**Supplied information**
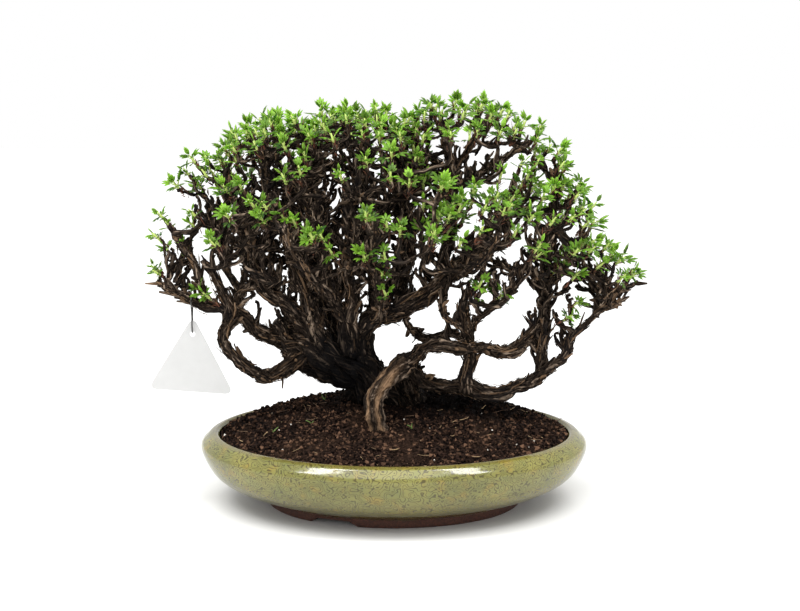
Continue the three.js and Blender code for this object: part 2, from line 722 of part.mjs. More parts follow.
function potSolid() {
  const { length, height, bellyHeight, lipRadius, footOuter, footInner, footRecess } = POT;
  const belly = length / 2;
  const outside = smooth(
    [
      [footOuter + 1, footRecess + 2],
      [belly - 27, 17],
      [belly - 10, 28],
      [belly, bellyHeight],
      [belly - 6, height - 2.5],
      [lipRadius, height],
    ],
    8,
  );
  const profile = [
    [0, footRecess],
    [footInner, footRecess],
    [footInner + 1.5, 0],
    [footOuter, 0],
    ...outside,
    ...POT_INSIDE,
    [0, POT.floorHeight],
  ];
  let pot = solidOf(ovalLathe(profile, POT.sectors));
  for (const way of [-1, 1]) {
    const hole = new THREE.CylinderGeometry(DRAIN.radius, DRAIN.radius, 2 * POT.floorHeight, DRAIN.sides);
    hole.rotateX(Math.PI / 2);
    hole.translate(way * DRAIN.offset, 0, POT.floorHeight);
    pot = pot.subtract(solidOf(hole));
    pot = pot.subtract(solidOf(footArch(way)));
  }
  return pot;
}

// A low arch through the foot ring, which lets water out from under the pot.
function footArch(way) {
  const half = ARCH.width / 2;
  const shape = new THREE.Shape();
  shape.moveTo(-half, -1);
  shape.lineTo(half, -1);
  shape.quadraticCurveTo(half - ARCH.curve, ARCH.rise, half - ARCH.shoulder, ARCH.rise);
  shape.lineTo(ARCH.shoulder - half, ARCH.rise);
  shape.quadraticCurveTo(ARCH.curve - half, ARCH.rise, -half, -1);
  const arch = new THREE.ExtrudeGeometry(shape, { depth: ARCH.depth, bevelEnabled: false, curveSegments: 4 });
  arch.translate(0, 0, -ARCH.depth / 2);
  arch.rotateX(Math.PI / 2);
  arch.rotateZ(Math.atan2(ARCH.y, ARCH.x) + Math.PI / 2);
  arch.translate(way * ARCH.x, way * ARCH.y, 0);
  return arch;
}

// A square of plastic mesh over a drainage hole.
function screenSolid(way) {
  const { size, thickness, hole, pitch, holesAcross } = SCREEN;
  let screen = solidOf(new THREE.BoxGeometry(size, size, thickness));
  for (let row = 0; row < holesAcross; row++) {
    for (let column = 0; column < holesAcross; column++) {
      const eye = new THREE.BoxGeometry(hole, hole, 3 * thickness);
      eye.translate(pitch * (column - (holesAcross - 1) / 2), pitch * (row - (holesAcross - 1) / 2), 0);
      screen = screen.subtract(solidOf(eye));
    }
  }
  return screen.translate(way * DRAIN.offset, 0, POT.floorHeight + GAP + thickness / 2);
}

// The height of the soil at a place, with its crumbs.
function soilHeight(x, y, inner) {
  const edge = POT.lipInside - GAP;
  const out = Math.hypot(x / edge, y / (edge * OVAL));
  const mound = (1 - out ** SOIL.fullness) * (1 + (SOIL.lean * y) / (edge * OVAL));
  const crumbs = Math.sin(0.41 * x + 1.3 * Math.sin(0.23 * y)) * Math.cos(0.37 * y + Math.sin(0.31 * x));
  return SOIL.edgeHeight + SOIL.rise * Math.max(0, mound) + SOIL.crumb * inner * crumbs;
}

// The soil fills the pot to just below its lip: a mound on top, and the pot's inner shape below.
function soilSolid(cuts) {
  const edge = POT.lipInside - GAP;
  const rings = [];
  const floor = POT.floorHeight + GAP;
  const ringAt = (radius, height) => {
    const ring = [];
    for (let sector = 0; sector < SOIL.sectors; sector++) {
      const angle = (2 * Math.PI * sector) / SOIL.sectors;
      const [x, y] = [radius * Math.cos(angle), radius * OVAL * Math.sin(angle)];
      ring.push(new THREE.Vector3(x, y, height(x, y)));
    }
    return ring;
  };
  const hub = 3;
  rings.push(ringAt(hub, () => floor));
  const wall = POT_INSIDE.slice(1).filter(([, z]) => z < SOIL.edgeHeight - 6).reverse();
  for (const [radius, height] of wall) {
    const inward = radius - GAP * 2.4;
    rings.push(ringAt(inward, () => Math.max(floor, height + GAP)));
  }
  rings.push(ringAt(edge - 1.5, () => SOIL.edgeHeight - 4));
  for (let ring = SOIL.rings; ring >= 1; ring--) {
    const radius = (edge - 1) * (ring / SOIL.rings) ** 0.9;
    const inner = ring === SOIL.rings ? 0.3 : 1;
    rings.push(ringAt(radius, (x, y) => soilHeight(x, y, inner)));
  }
  let soil = solidOf(closedRings(rings));
  for (const cut of cuts) soil = soil.subtract(cut);
  return soil;
}

// The pocket that a screen leaves in the soil.
function screenPocket(way) {
  const side = SCREEN.size + 4 * GAP;
  const pocket = new THREE.BoxGeometry(side, side, 2 * (SCREEN.thickness + 2 * GAP));
  pocket.translate(way * DRAIN.offset, 0, POT.floorHeight + GAP);
  return solidOf(pocket);
}

// The label: a three-cornered plate with round corners and a hole near its top.
function labelSolid() {
  const { corners, cornerRadius, hole, holeRadius, thickness, turn } = LABEL;
  const places = corners.map(([x, y]) => new THREE.Vector2(x, y));
  const shape = new THREE.Shape();
  places.forEach((corner, i) => {
    const before = places[(i + 2) % 3].clone().sub(corner).normalize();
    const after = places[(i + 1) % 3].clone().sub(corner).normalize();
    const half = Math.acos(before.dot(after)) / 2;
    const cut = cornerRadius / Math.tan(half);
    const start = corner.clone().addScaledVector(before, cut);
    const end = corner.clone().addScaledVector(after, cut);
    if (i === 0) shape.moveTo(start.x, start.y);
    else shape.lineTo(start.x, start.y);
    shape.quadraticCurveTo(corner.x, corner.y, end.x, end.y);
  });
  const eye = new THREE.Path();
  eye.absarc(0, 0, holeRadius, 0, 2 * Math.PI, false);
  shape.holes.push(eye);
  const plate = new THREE.ExtrudeGeometry(shape, { depth: thickness, bevelEnabled: false, curveSegments: 4 });
  plate.translate(0, 0, -thickness / 2);
  plate.rotateX(Math.PI / 2);
  plate.rotateY(turn);
  plate.translate(...hole);
  return solidOf(plate);
}

// The wire: one long closed link, through the label's hole and over the branch.
function wireSolid() {
  const [x, y, holeHeight] = LABEL.hole;
  const [branchX, branchY, branchHeight] = WIRE.branch;
  const { radius, reach, over, sides, slack } = WIRE;
  const low = holeHeight + LABEL.holeRadius - radius - GAP;
  const front = [
    [x, y - 0.7 * slack, low + 1.6],
    [x, y - slack, low + 6],
    [x, y - slack, low + 15],
    [branchX, branchY - reach, branchHeight - 1],
    [branchX, branchY - 0.6 * reach, branchHeight + 0.85 * over],
  ];
  const back = front.map(([fx, fy, fz]) => [fx, 2 * y - fy, fz]).reverse();
  const route = [[x, y, low], ...front, [branchX, branchY, branchHeight + over], ...back];
  const curve = new THREE.CatmullRomCurve3(route.map(vector), true, "catmullrom", 0.5);
  const count = 2 * route.length;
  const sideways = new THREE.Vector3(1, 0, 0);
  const positions = [];
  const index = [];
  for (let i = 0; i < count; i++) {
    const centre = curve.getPoint(i / count);
    const outward = curve.getTangent(i / count).cross(sideways);
    for (let side = 0; side < sides; side++) {
      const angle = (2 * Math.PI * side) / sides;
      const place = centre
        .clone()
        .addScaledVector(sideways, radius * Math.cos(angle))
        .addScaledVector(outward, radius * Math.sin(angle));
      positions.push(...place.toArray());
      const a = i * sides + side;
      const b = i * sides + ((side + 1) % sides);
      const [c, d] = [(a + sides) % (count * sides), (b + sides) % (count * sides)];
      index.push(a, b, d, a, d, c);
    }
  }
  const geometry = new THREE.BufferGeometry();
  geometry.setAttribute("position", new THREE.Float32BufferAttribute(positions, 3));
  geometry.setIndex(index);
  return solidOf(geometry);
}

// The tree is worked out first: limbs, twigs, stubs, and then the shoots with their leaves.
const draw = seededDraws(SEED);
const nodes = Object.values(LIMBS).flatMap((route) => sampleRoute(route));
const limbNodes = nodes.length;
const twigs = growTwigs(TIPS, nodes, draw);
const bareTwigs = growTwigs(BARE_TIPS, nodes, draw);
const spurs = growSpurs(nodes.slice(0, limbNodes), draw);
for (const spur of spurs) nodes.push(...sampleRoute(spur, SPUR.section));

const wood = joined([
  ...Object.values(LIMBS).map((route) => limbSolid(route)),
  ...[...twigs, ...bareTwigs].map(({ route }) => limbSolid(route, TWIG.section)),
  ...spurs.map((route) => limbSolid(route, SPUR.section)),
]);

const taken = [];
const sprays = [];
for (const twig of twigs) sprays[twig.order] = growShoot(twig, nodes, taken, draw);

const rootHoles = ROOTS.map((route) => limbSolid(route, sectionOf(route), 2 * GAP));

const bonsai = new THREE.Group();
bonsai.add(named("pot", potSolid(), "glaze"));
bonsai.add(named("drain_screen_left", screenSolid(-1), "screen"));
bonsai.add(named("drain_screen_right", screenSolid(1), "screen"));
bonsai.add(named("soil", soilSolid([...rootHoles, screenPocket(-1), screenPocket(1)]), "soil"));
bonsai.add(named("wood", wood, "bark"));
sprays.forEach((solid, i) => {
  bonsai.add(named("spray_" + String(i + 1).padStart(2, "0"), solid, "leaf"));
});
bonsai.add(named("label_plate", labelSolid(), "label"));
bonsai.add(named("label_wire", wireSolid(), "wire"));

export default bonsai;
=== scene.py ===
# %% [markdown]
# # A shrubby cinquefoil bonsai, dressed
#
# The plant stands in a low oval pot with a mottled green glaze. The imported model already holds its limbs,
# its leafy sprays and the pot at their real size. This lesson keeps those places and gives every piece the
# finish that the eye expects: shredding bark, five-fingered leaves, crumbling soil and wet-looking glaze.

import bpy
import numpy as np
from mathutils import Euler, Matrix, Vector


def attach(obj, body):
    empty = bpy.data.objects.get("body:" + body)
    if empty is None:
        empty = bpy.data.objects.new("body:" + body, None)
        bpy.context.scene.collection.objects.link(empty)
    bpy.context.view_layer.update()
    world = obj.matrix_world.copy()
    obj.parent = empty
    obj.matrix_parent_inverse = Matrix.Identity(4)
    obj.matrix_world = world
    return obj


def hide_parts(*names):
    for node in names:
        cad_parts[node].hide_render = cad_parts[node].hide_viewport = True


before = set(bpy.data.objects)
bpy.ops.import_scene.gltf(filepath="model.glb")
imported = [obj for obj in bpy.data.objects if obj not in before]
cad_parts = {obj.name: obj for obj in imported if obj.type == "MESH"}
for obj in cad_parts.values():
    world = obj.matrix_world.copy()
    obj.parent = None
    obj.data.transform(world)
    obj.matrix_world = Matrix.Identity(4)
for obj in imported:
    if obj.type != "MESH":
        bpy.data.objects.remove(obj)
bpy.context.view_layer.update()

# %% [markdown]
# ## The camera comes first
#
# The photograph looks at the front from about a metre and a half, a little from above. A long lens keeps
# the oval of the pot flat. Setting the camera before any modelling means each test render can be laid
# beside the photograph.

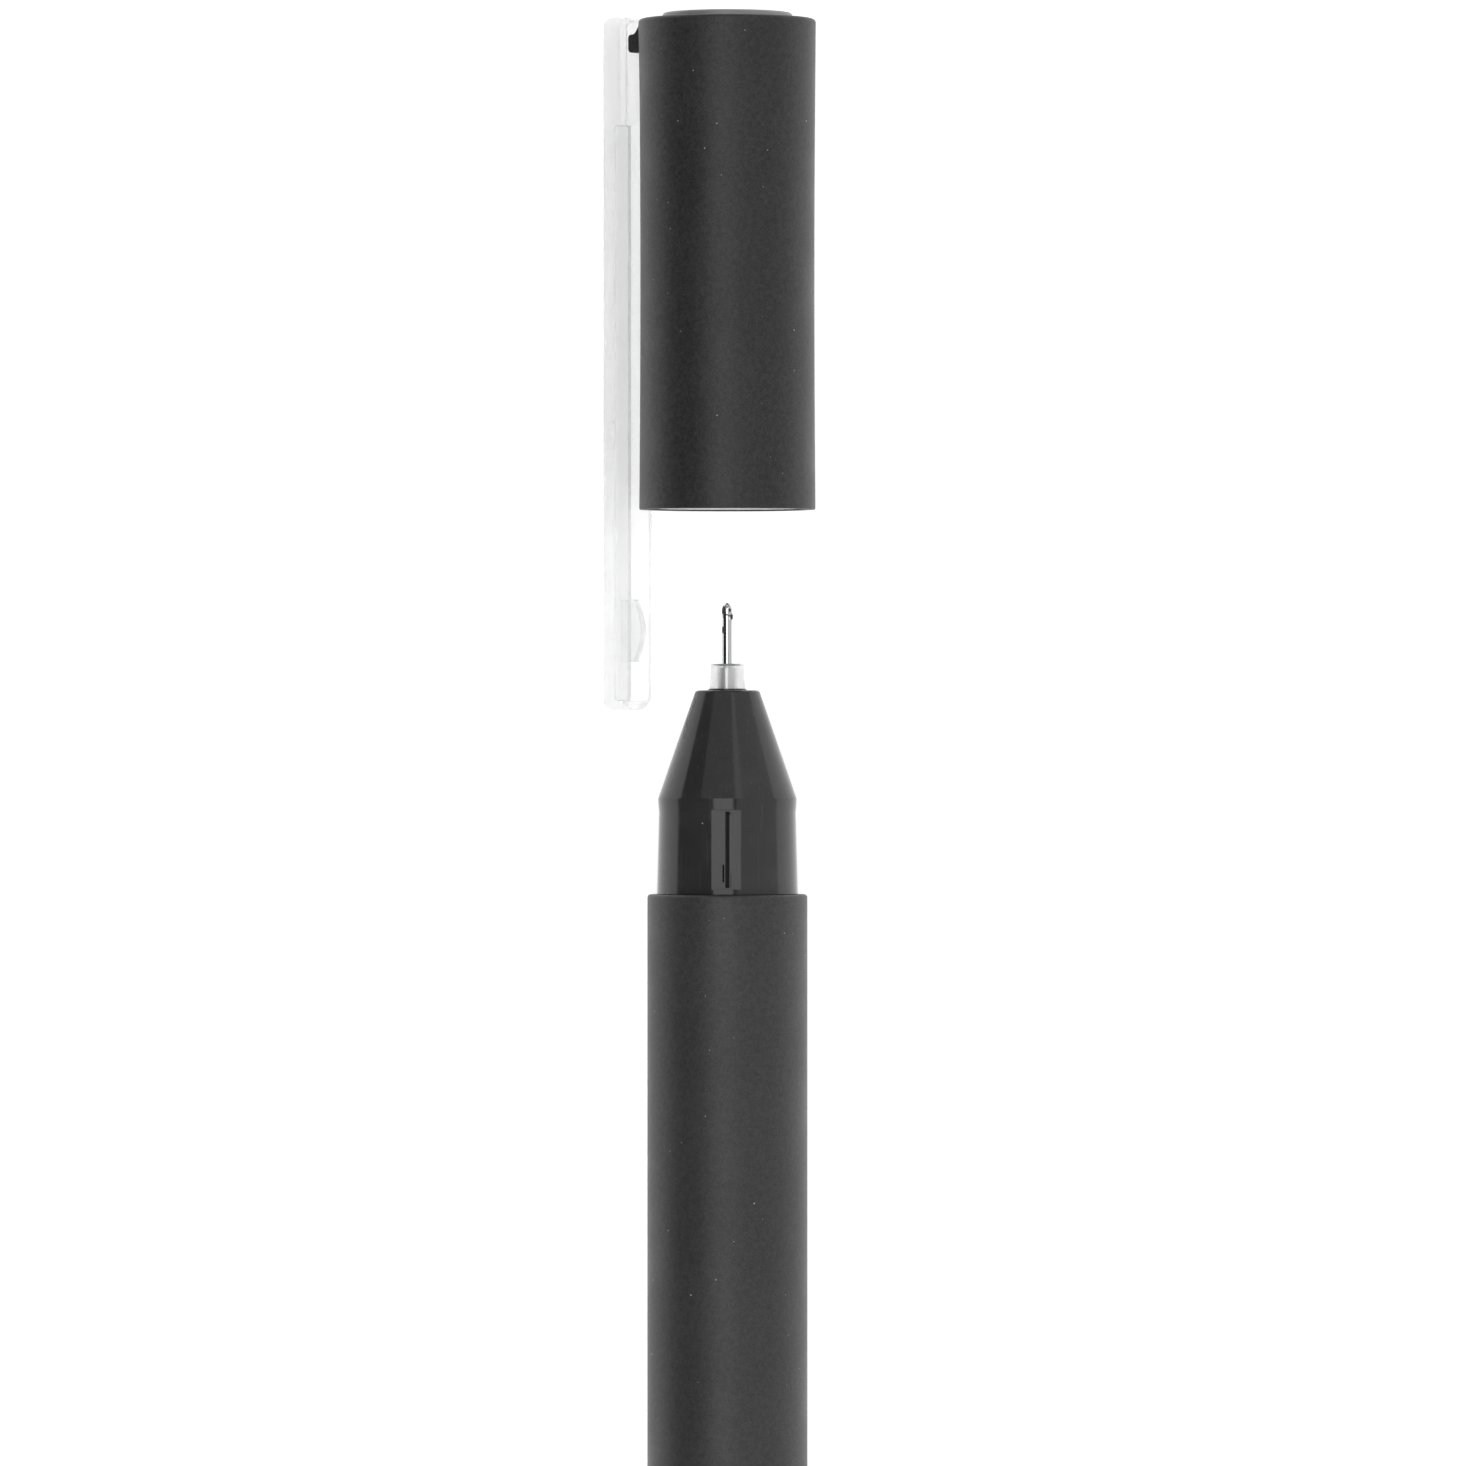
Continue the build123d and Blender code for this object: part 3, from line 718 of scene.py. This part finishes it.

**Written request**
Gather up the lines containing the word "data" from these records and copy them.

**Correct answer**
    empty = bpy.data.objects.get("body:" + body)
        empty = bpy.data.objects.new("body:" + body, None)
before = set(bpy.data.objects)
imported = [obj for obj in bpy.data.objects if obj not in before]
    obj.data.transform(world)
        bpy.data.objects.remove(obj)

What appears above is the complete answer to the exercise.